The final battle also failed to wow me. Not only was it not immediately clear what we were supposed to be doing, but you must also battle hordes of enemies that are difficult to see and are coming from every direction with little amo or health, and no real ability to prepare for it. That wasn’t the real issue with it though. The real issue was that there were two main ways you would die, and each had what felt like a 30-45 second death animation that couldn’t be skipped. Because of the difficulty of this battle, I was forced to watch probably ten minutes of these same two scenes repeating over and over until I was just flat-out annoyed. The death animations were a nice touch, but forcing us to sit through them over and over was not.
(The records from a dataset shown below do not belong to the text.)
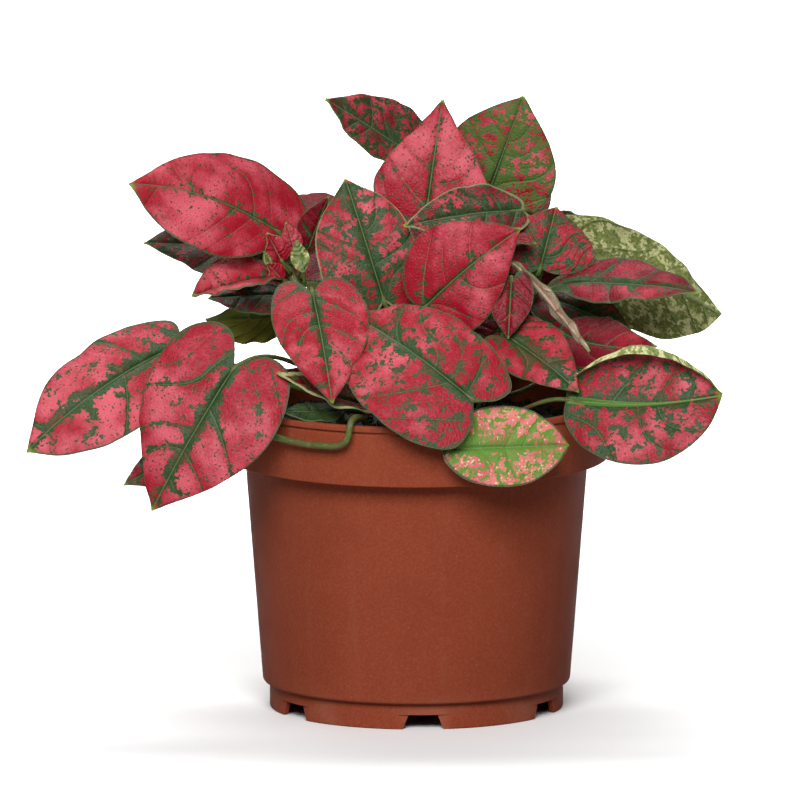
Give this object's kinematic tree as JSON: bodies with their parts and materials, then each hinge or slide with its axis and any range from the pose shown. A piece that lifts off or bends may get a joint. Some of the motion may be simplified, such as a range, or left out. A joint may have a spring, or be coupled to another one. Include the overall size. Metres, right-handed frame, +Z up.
{
  "type": "potted plant",
  "caption": "Bushy polka dot plant with pink and red leaves blotched with green, rooted in dark soil in a round reddish brown plastic nursery pot with a wide collar and a notched foot.",
  "frame": {"origin": "on the pot's axis, in the plane that its foot stands on, at the flat pad under the floor", "axes": "+Z up along the pot's axis, -Y towards the front, +X towards the plant's right seen from the front"},
  "size_m": [0.214, 0.1572, 0.188],
  "materials": {
    "pot": "satin",
    "soil": "matte",
    "stem": "satin",
    "leaf_pink": "satin",
    "leaf_red": "satin",
    "leaf_mottled": "satin",
    "leaf_pale": "satin"
  },
  "bodies": {
    "root": {"pot": "pot", "soil": "soil", "stem_left": "stem", "stem_middle": "stem", "stem_right": "stem", "stem_front": "stem", "stem_trailing": "stem", "stem_back_left": "stem", "stem_back_right": "stem", "leaf_far_left": "leaf_pink", "leaf_front_left_heart": "leaf_pink", "leaf_upper_left": "leaf_pink", "leaf_left_dark": "leaf_mottled", "leaf_left_two_tone": "leaf_pink", "leaf_left_below": "leaf_red", "leaf_left_underside": "leaf_pale", "leaf_hanging_red": "leaf_red", "leaf_curled_edge": "leaf_mottled", "leaf_front_big": "leaf_mottled", "leaf_middle_right_tip": "leaf_pink", "leaf_upright_mottled": "leaf_mottled", "leaf_top_pink": "leaf_pink", "leaf_top_left": "leaf_mottled", "leaf_top_right": "leaf_mottled", "leaf_top_flat": "leaf_mottled", "leaf_narrow_red": "leaf_red", "leaf_right_mottled": "leaf_mottled", "leaf_right_long": "leaf_red", "leaf_right_pale": "leaf_pale", "leaf_right_crimson": "leaf_red", "leaf_right_dull": "leaf_mottled", "leaf_right_edge": "leaf_pale", "leaf_front_right": "leaf_pink", "leaf_arched": "leaf_pale", "leaf_small_crimson": "leaf_red", "leaf_mid_right_pink": "leaf_pink", "leaf_in_shade": "leaf_red", "leaf_low_front": "leaf_pale", "leaf_over_rim_green": "leaf_mottled", "leaf_low_left_tip": "leaf_pink", "leaf_shoot_pink": "leaf_red", "leaf_shoot_dark": "leaf_red", "leaf_shoot_mauve": "leaf_red", "leaf_shoot_twisted": "leaf_pale", "leaf_back_1": "leaf_red", "leaf_back_2": "leaf_pink", "leaf_back_3": "leaf_mottled", "leaf_back_4": "leaf_pink", "leaf_back_5": "leaf_mottled", "leaf_back_6": "leaf_red", "leaf_back_7": "leaf_mottled", "leaf_back_8": "leaf_pink", "leaf_back_9": "leaf_mottled", "leaf_back_10": "leaf_pink", "leaf_back_11": "leaf_pink", "leaf_back_12": "leaf_pink", "leaf_side_left": "leaf_pink", "leaf_side_right": "leaf_pink", "leaf_side_right_back": "leaf_mottled", "leaf_inner_back": "leaf_red"}
  },
  "joints": []
}
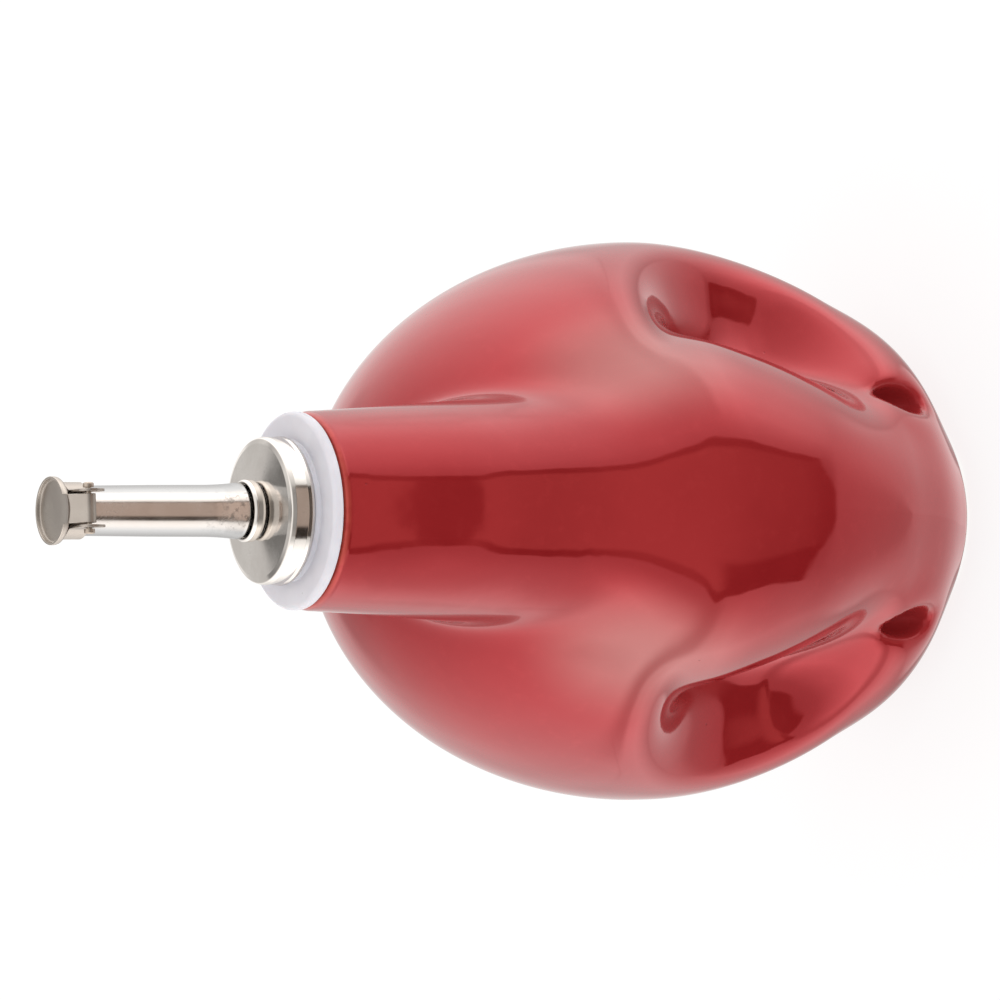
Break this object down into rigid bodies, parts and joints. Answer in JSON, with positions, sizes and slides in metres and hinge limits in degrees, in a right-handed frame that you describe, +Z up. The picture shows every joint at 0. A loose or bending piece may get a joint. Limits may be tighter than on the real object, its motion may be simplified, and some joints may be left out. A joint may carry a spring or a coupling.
{
  "type": "oil cruet",
  "caption": "Glazed ceramic oil cruet: rounded belly, neck at the front, finger recesses in the flanks, and a lift-out steel pourer with a hinged flap lid.",
  "frame": {"origin": "on the ground under the centre of the bounding box, 1.75 mm in front of the belly axis", "axes": "+Z up along the neck, -Y towards the neck side, X across the finger recesses"},
  "size_m": [0.1034, 0.1048, 0.1874],
  "materials": {
    "red_glaze": "opaque glossy red glaze on stoneware",
    "white_silicone": "soft white silicone",
    "polished_steel": "polished stainless steel",
    "satin_steel": "satin stainless steel"
  },
  "bodies": {
    "bottle": {"ceramic_body": "red_glaze"},
    "stopper": {"stopper_plug": "white_silicone", "air_vent_tube": "satin_steel"},
    "spout": {"spout_tube": "polished_steel", "retaining_ring": "satin_steel", "spout_cap": "polished_steel", "spout_collar": "polished_steel", "hinge_clip": "satin_steel", "hinge_pin": "satin_steel"},
    "lid": {"flap_lid": "satin_steel"}
  },
  "joints": [
    {"name": "stopper_lift", "type": "slide", "parent": "bottle", "child": "stopper", "axis": [0, 0, 1], "range_m": [0, 0.06]},
    {"name": "spout_swivel", "type": "hinge", "parent": "stopper", "child": "spout", "pos_m": [0, -0.02625, 0.145], "axis": [0, 0, 1], "continuous": true},
    {"name": "lid_hinge", "type": "hinge", "parent": "spout", "child": "lid", "pos_m": [0, -0.0334, 0.18335], "axis": [1, 0, 0], "range_deg": [0, 110]}
  ]
}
Those two areas aside, the game is simply an extension of the first. This may seem like an obvious statement, considering it is a sequel, but I mean that in the truest of terms. Dead Space 2 is Dead Space but bigger, and with a couple of exceptions, it works. The horror aspect is forsaken a bit, but the survival aspect is still very strong and the plot continues Isaac’s story in a way that fans of the first will enjoy and likely embrace. If you haven’t played the first, I highly recommend it before starting the second. Unfortunately I did not have time to fully explore the multiplayer aspect (but I may append this review in the future when I am able), so I am not including it in the review or the final review score. In the end, I think Dead Space was better, but it is so hard and somewhat unfair to compare our first experience with our second. If you’re like me and simply wanted some more Dead Space, then you’re going to leave mostly satisfied with your experience. You know what they say; Dead Space is like pizza, even when it’s bad, it’s still pretty good.
Final Rating: 8.5/10
CBR Break Down:
Console Played On: Xbox 360
Approximate Time to Completion: ~7 Hours
Gamer Score Earned: 570/1250
Price Bought at: $35
Current Price: $36.99 (Amazon)
Recommend Purchase Price: Not having tried the multiplayer, I would recommend under $30.